The increasing complexity of today's contact center isn't only changing the way that businesses interact with customers, it's also redefining the way that the centers themselves measure success.
Ten years ago, who would have thought e-mail or chat would be such important service tools? Who would have guessed that the government would impose marketing regulations forcing companies to make the most of incoming customer inquiries to market new products and services?
All this means businesses need different ways to measure whether a contact center is succeeding, experts say.
"In the olden days, we were measuring quantity," said Connie Smith, a 20-year industry veteran who has managed several 24x7 contact centers. Today, a movement is afoot for centers to become more "quality-driven," according to Smith, who now serves as chief evangelist for Envision Telephony Inc., a Seattle-based work force and quality management software vendor.
For example, many centers find it useful to measure average call value, which is calculated by dividing the revenue the center generates by the number of calls it answers. Others gauge customer satisfaction by listening to a sampling of recorded calls, surveying customers at random or having the agent end each call by soliciting feedback.
"Ask the customer, 'how did this call go for you?'" Smith recommended.
She also advocates measuring the average cost per call by factoring in technology investments, telephone costs and agents' salaries.
These additional metrics, however, aren't a substitute for tracking service levels. Call centers still must understand their traffic so they can properly manage workloads to meet customer demand.
That means they should still figure out the number of inquiries that come in, the number of calls they respond to and the number of calls that are abandoned. They should also measure a customer's average hold time and the length of the average call. Most automated call distributor systems generate reports that track these statistics.
Long calls might mean agents need more training or that the technology is sluggish, Smith said.
She also recommended tracking first-call resolution rates, which give a center an understanding of how quickly they're solving customers' problems.
Metrics in action
Borders Group Inc., the Ann Arbor, Mich.-based bookseller, uses a combination of quality- , productivity- and service-based metrics to determine if its agents are making the grade. Its contact center handles about 1.4 million inquiries each year, fielding calls and e-mails concerning book orders, store questions and loyalty programs.

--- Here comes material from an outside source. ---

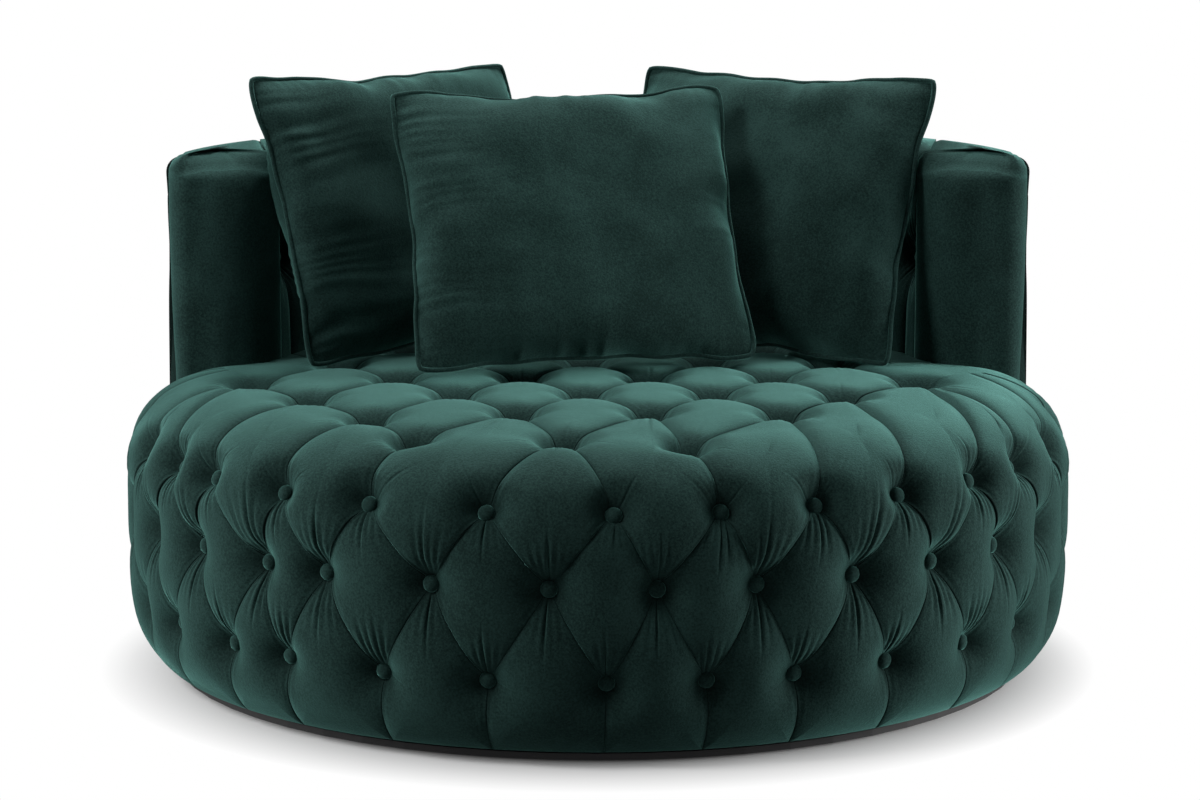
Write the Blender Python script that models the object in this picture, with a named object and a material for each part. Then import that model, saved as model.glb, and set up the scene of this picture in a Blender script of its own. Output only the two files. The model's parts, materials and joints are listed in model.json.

"We look at the ability to balance quality and productivity -- and both have equal weight," said Charlie Moore, Borders' director of customer service.
Borders evaluates its 40 agents by randomly monitoring about a half dozen of their calls every month. Supervisors meet with agents monthly to evaluate the quality of the interactions. Borders also tracks service levels, such as the number of contacts an agent makes per hour. When agents sign on to the system, they can compare their stats with the center's averages and can access updated performance information using dashboards on their screens.
Adherence to schedules accounts for a smaller part of the agents' reviews.
In the last 15 months, incoming e-mail volume has shot up from 15% to 40% of Borders' contact center volume. As a result, agents are also evaluated on their ability to handle e-mail effectively.
Smith said many companies make the mistake of tracking calls, but not gauging how well they're handling other communication channels, such as e-mail or Web chats. They should shoot to hit common service levels for each channel, she said. (see sidebar)
Training is key
Experts agree that success begins with good agent training and continues with ongoing feedback.
For instance, Borders recently took its agents off site to brush up on their skills.
"The way they were interacting with customers wasn't generating loyalty," Moore said. Before the training class, Borders recorded samples of its ideal customer communications and then shared them with agents.
Becky Carroll, senior consultant with Norwalk, Conn.-based consultancy Peppers and Rogers Group, said companies should think hard about the metrics they set. They then need to align agent training with those goals.
"[Agents] are going to do what they get paid to do," Carroll said at the recent Smart CRM conference. "If they're paid to get off the phone quickly, they're going to get off the phone quickly."
That said, if a company is trying to gather more data on its customers, it shouldn't measure agents on the sales they make or the speed with which they dispatch calls, she said. Instead, it should judge them on the quality of the information that they enter into the system.
Envision's Smith added that if a business wants to up-sell or cross-sell its customers, calls will generally run longer. That detracts from the value of a metric like average call time.
Experts generally agree that contact centers track far too many metrics and should really concern themselves with a handful of performance indicators that they deem important.
"I like to say, 'don't measure too much and only measure what counts,'" Smith said.
At Border's, Moore's team gave its center six months to ramp up on new performance goals. During that time, he asked supervisors and agents to comment on the metrics and then he tweaked some levels based on feedback.
After that, he said it's important to adhere to the metrics set.
"Stick to it," Moore said. "We've had times when we haven't hit our service level and missed it by 1%. As hard as it seems, [if that happens] you don't get the goal."
Smith said the blame for falling short on metrics doesn't only reside with the contact center agents and supervisors. Occasionally, the IT department could be bear the blame for a slow server, or marketing could be responsible for launching a campaign that impacts call volumes.